EVERY SINGLE BITE of this pie was pure bliss. It was smooth, creamy, and contained just the perfect amount of cookie butter flavor–not too overwhelmingly sweet whatsoever. The texture is also so very similar to cheesecake–firm, yet soft and creamy. It was truly everything I’d hoped it would be.

Since the pie filling was made with Biscoff spread, it was obvious that the crust HAD to be made with Biscoff cookies. I mean, there was no way I could use boring ol’ graham crackers! And let me tell you, as someone who doesn’t pay too much attention to the pie crusts in pies, I was absolutely flabbergasted by how buttery and flavorful the crust was. I think I forgot how exquisite Biscoff cookies are. They may look like simple shortbread cookies, but the flavor is so rich and buttery. So I’m sure you can imagine just how phenomenal they tasted once they were crushed up with some butter and brown sugar. It’s honestly the most delicious no-bake crust I’ve ever had in my life. I don’t even think I can go back to plain graham cracker crusts after experiencing such a flavor rush!

Did I mention this pie is no-bake?

That’s right! No oven is required, and it’s super simple to throw together. In fact the filling only requires 5 ingredients. First, white chocolate chips are melted with some cookie butter in the microwave until smooth. Then the mixture is combined with some cream cheese. And finally, freshly-whipped cream is folded in!

See? Easy as PIE!

Of course, the only difficult part is waiting for the pie to set and firm up for a few hours before digging in!

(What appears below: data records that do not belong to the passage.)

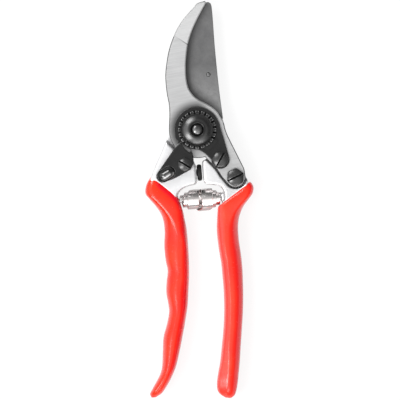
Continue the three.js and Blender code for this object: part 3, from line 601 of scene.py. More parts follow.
def ground_steel():
    """The hook blade: ground across, with a painted dark reflection round the nut, painted lighter beyond the
    crease near its tip as a painted reflection of that facet, and painted shade along the crease and in
    corners.
    """
    look = Surface("ground_steel", Metallic=0.72, IOR=1.5)
    lines = look.noise(40, 6, stretch=(2, 55, 2), turn=math.radians(11), warp=0.35)
    cloud = look.noise(110, 3)
    look.base = look.mixed(look.varied(lines), (0.51, 0.512, 0.515, 1), (0.625, 0.627, 0.63, 1))
    look.layer(look.spread(cloud, 0.35, 0.75, 0, 0.4), grey(0.65))
    look.layer(look.spread(look.y, 0.012, 0.04, 0.3, 0.0), grey(0.42))
    # Painted reflection of the dark nut: darker round it, except to its right, below it and on the tongue.
    shade = [look.spread(*row, SMOOTH) for row in (
        (look.radius(), 0.0116, 0.0182, 0.93, 0.0), (look.x, 0.0, 0.0075, 1.0, 0.1),
        (look.y, -0.0125, -0.0075, 0.3, 1.0), (look.z, FRONT * MM, (FRONT + 0.4) * MM, 1.0, 0.0))]
    look.layer(look.product(*shade), grey(0.045))
    # Painted reflection: lighter beyond the crease, on the facet near the tip.
    beyond = look.dot(look.place, (*BEYOND_CREASE, 0))
    start = CREASE_LEFT @ BEYOND_CREASE * MM
    look.layer(look.spread(beyond, start, start + 0.0002, 0.0, 0.36), grey(0.92))
    # Painted shade: a dark mark along the crease, stronger towards its right end.
    off = look.maths("ABSOLUTE", look.maths("SUBTRACT", beyond, start))
    crease_shade = look.product(look.spread(off, 0.00005, 0.0004, 1.0, 0.0),
                        look.spread(look.x, CREASE_LEFT[0] * MM, CREASE_RIGHT[0] * MM, 0.06, 0.9, SMOOTH))
    look.layer(crease_shade, grey(0.16))
    # Painted shade in corners.
    look.layer(look.hollow_shade(0.0012, 0.2, 0.8, 0.6), grey(0.12))
    look.layer(look.edges(0.0003, 0.3), grey(0.8))
    return look.closed(look.varied(lines, 0.3, 0.42), (lines, 0.03, 0.0001), (cloud, 0.03, 0.0002))


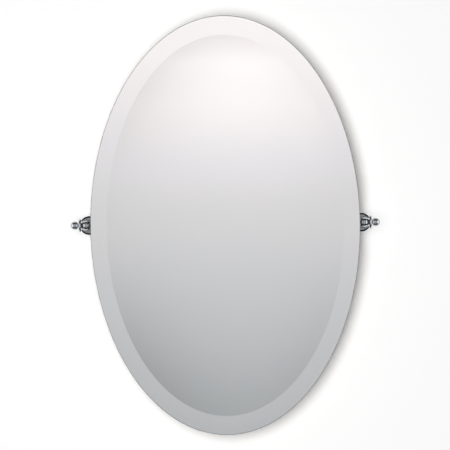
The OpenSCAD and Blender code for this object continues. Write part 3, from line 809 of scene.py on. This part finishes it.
def room_surface(tree, where):
    """The room that polished surfaces mirror, as light that depends on the direction alone.
    Straight ahead it is the falling light; further round it is grey, then dark above and below,
    with a white window of light on either side."""
    aim = add(tree, "VectorMath", {0: where}, operation="NORMALIZE")
    sideways, ahead, up = (add(tree, "SeparateXYZ", {0: aim}, axis) for axis in "XYZ")
    fall = falling_light(tree, sideways, up)

    # a polished ball shows a direction at a spot: across and high, in shares of its radius
    span = add(tree, "Math", {0: ahead, 1: -2.0, 2: 2.0}, operation="MULTIPLY_ADD")
    span = add(tree, "Math", {0: span, 1: 0.5}, operation="POWER")
    across, high = (
        add(tree, "Math", {0: add(tree, "Math", {0: part, 1: span}, operation="DIVIDE")},
            operation="ABSOLUTE") for part in (sideways, up))
    spot = add(tree, "CombineXYZ", {"X": across, "Y": high})
    from_middle = add(tree, "VectorMath", {0: spot}, "Value", operation="LENGTH")
    beyond = add(tree, "MapRange", {0: from_middle, **BEYOND})
    oval = add(tree, "VectorMath", {0: spot, 1: (1 / GREY["wide"], 1 / GREY["tall"], 0)},
               operation="MULTIPLY")
    oval_reach = add(tree, "VectorMath", {0: oval}, "Value", operation="LENGTH")
    gloom = add(tree, "MapRange", {0: oval_reach, **GREY["reach"]})
    window = add(tree, "Math", {
        0: add(tree, "MapRange", {0: across, **WINDOW["across"]}),
        1: add(tree, "MapRange", {0: high, **WINDOW["high"], "To Min": 1, "To Max": 0}),
    }, operation="MULTIPLY")
    on_metal = fall
    for share, colour in ((beyond, GREY["colour"]), (gloom, DARK), (window, WINDOW["colour"])):
        on_metal = add(tree, "Mix", {0: share, 6: on_metal, 7: colour}, 2, data_type="RGBA")

    # seen from the side, the mirror shows a pale room all round, not what the metal shows
    blur = add(tree, "TexNoise", {"Vector": aim, "Scale": 1 / PALE["blur"], "Detail": 1})
    height = add(tree, "Math", {0: up, 1: PALE["rise"], 2: blur}, operation="MULTIPLY_ADD")
    level = add(tree, "MapRange", {0: height, **PALE["over"]})
    pale = add(tree, "Mix", {0: level, 6: PALE["low"], 7: PALE["high"]}, 2, data_type="RGBA")
    in_mirror = add(tree, "Mix", {0: beyond, 6: fall, 7: pale}, 2, data_type="RGBA")
    through_glass = add(tree, "LightPath", out="Is Transmission Ray")
    shown = add(tree, "Mix", {0: through_glass, 6: on_metal, 7: in_mirror}, 2, data_type="RGBA")
    return add(tree, "Emission", {"Color": shown, "Strength": ROOM_STRENGTH})


def room_shell():
    """A far sphere round the set, which only reflections and what shows through glass see."""
    bm = bmesh.new()
    bmesh.ops.create_icosphere(bm, subdivisions=5, radius=ROOM_R)
    made = to_object("studio_room", bm, [material_of("room_seen_in_reflections", room_surface)])
    made.data.shade_smooth()
    made.location = (0, axis_y, 0)
    made.visible_camera = made.visible_diffuse = made.visible_shadow = False


room_shell()


def lamp(name, energy, wide, tall, position, seen_in_gloss=False):
    """An oval soft lamp at a position, turned to the middle of the wall behind the mirror."""
    light = bpy.data.lights.new(name, "AREA")
    light.shape, light.size, light.size_y, light.energy = "ELLIPSE", wide, tall, energy
    made = bpy.data.objects.new(name, light)
    made.location = position
    made.rotation_euler = (-Vector(position)).to_track_quat("-Z", "Y").to_euler()
    bpy.context.scene.collection.objects.link(made)
    made.visible_glossy = made.visible_transmission = seen_in_gloss
    made.visible_camera = False


# The soft key stands a little to the left of the camera, which puts the shadow on the right
KEY = {"watts": 168, "wide": 1.76, "tall": 2.1, "distance": 4.0, "angle": math.radians(5.7)}
key_left, key_front = (KEY["distance"] * f(KEY["angle"]) for f in (math.sin, math.cos))
lamp("key_light", KEY["watts"], KEY["wide"], KEY["tall"], (-key_left, -key_front, 0))
# The lamp behind the wall lights the back of the mirror, for views from behind
REAR = {"watts": 50, "wide": 2.0, "tall": 2.0, "place": (0.6, 3.2, 0.8)}
lamp("rear_light", REAR["watts"], REAR["wide"], REAR["tall"], REAR["place"], seen_in_gloss=True)

# The backdrop beyond the wall and floor is white; the other rays get a plain fill
BACKDROP = {"Color": "#FFFFFF", "Strength": 1.0}
FILL = {"Color": "#FFFFFF", "Strength": 0.02}
world = bpy.data.worlds.new("studio_world")
bpy.context.scene.world = world
world.use_nodes = True
sky = world.node_tree
sky.nodes.clear()
shows = add(sky, "LightPath", out="Is Camera Ray")
for kind in ("Is Glossy Ray", "Is Transmission Ray"):
    shows = add(sky, "Math", {0: shows, 1: add(sky, "LightPath", out=kind)}, operation="MAXIMUM")
fill, backdrop = add(sky, "Background", FILL), add(sky, "Background", BACKDROP)
add(sky, "OutputWorld", {"Surface": add(sky, "MixShader", {0: shows, 1: fill, 2: backdrop})})

# ---------------------------------------------------------------- the camera
IMAGE_PX = 450
MM_PER_PX = 1.7559        # real size of a pixel at the front of the glass
GLASS_CENTRE_PX = (225.3, 225.2)
CAMERA_DISTANCE = 3.1     # from the front of the glass
LEAN = math.radians(0.7)  # how far the object leans to the left in the photograph
SENSOR_MM = 36

view_w = IMAGE_PX * MM_PER_PX * MM
camera_data = bpy.data.cameras.new("camera")
camera_data.sensor_width = SENSOR_MM
camera_data.lens = SENSOR_MM * CAMERA_DISTANCE / view_w
camera = bpy.data.objects.new("camera", camera_data)
bpy.context.scene.collection.objects.link(camera)
off_x, off_z = ((IMAGE_PX / 2 - c) * MM_PER_PX * MM for c in GLASS_CENTRE_PX)
upright = Matrix.Rotation(QUARTER_TURN, 4, "X") @ Matrix.Rotation(-LEAN, 4, "Z")
camera.matrix_world = (
    Matrix.Translation((off_x, glass_front - CAMERA_DISTANCE, glass_mid_z - off_z)) @ upright)
bpy.context.scene.camera = camera
bpy.context.scene.view_settings.view_transform = "Standard"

To prettify my pie, I added more whipped cream to the top along with some extra Biscoff cookies. And because there’s no such thing as too much cookie butter, I also “Jackson Pollocked” some warmed cookie butter all over the pie. 

Like I mentioned earlier, this Cookie Butter Cream Pie is PURE bliss. I don’t even feel the least bit of guilt for not sharing it with anyone…

Smooth and velvety cookie butter cream filling in a buttery Biscoff cookie crust!

Cookie Butter Cream Pie

Smooth and velvety cookie butter cream filling in a buttery Biscoff cookie crust!
Prep Time 1 hour
Refrigeration Time 4 hours
Total Time 5 hours
Servings 8 Servings

Ingredients
  

Crust:

  • 2 cups Biscoff/Speculoos cookie crumbs
  • 2 Tablespoons brown sugar
  • 6 Tablespoons butter melted

Filling and Topping:

  • 2 cups heavy cream
  • ½ cup powdered sugar
  • 1 cup white chocolate chips
  • ½ cup cookie butter Biscoff or Speculoos spread
  • 8 ounces cream cheese softened

To Decorate:

  • Biscoff/Speculoos cookies
  • 2-3 Tablespoons Cookie butter

Instructions
 

Make the Crust:

  • Using a fork, toss the cookie crumbs, brown sugar, and melted butter together in a medium bowl. Press mixture into the bottom of a 9-inch pie dish and refrigerate while you make the filling.

Make the Filling:

  • In the chilled bowl of a stand mixer fitted with a whisk attachment, beat the heavy cream and powdered sugar together until stiff peaks form. Transfer whipped cream to a separate bowl in the refrigerator and return bowl to mixer. Replace whisk attachment with paddle attachment.
  • Pour the white chocolate chips into a medium microwave-safe bowl and heat in the microwave for 1 minute. Stir, then add the cookie butter and microwave for an additional 30 seconds. Remove from the microwave and stir until smooth.
  • In the stand mixer, beat the cream cheese until light and fluffy. Add your cookie butter mixture and beat on high until totally smooth. Add 1 cup of the of the whipped cream, beating until just combined. Remove bowl from mixer and fold in another cup of whipped cream. Reserve the rest of the whipped cream for decorating.
  • Pour the filling into the crust and use a spatula or butter knife to create a smooth surface on top. Refrigerate for at least 4 hours, or overnight.

To Decorate:

  • Spread about half of the remaining whipped cream on top. Heat the cookie butter in a microwave-safe bowl in the microwave for about 15-20 seconds, or until slightly thinned out. Drizzle cookie butter over the entire pie. Pipe the remaining whipped cream around the border of the pie, and insert cookies around the pie. Slice, serve, and enjoy!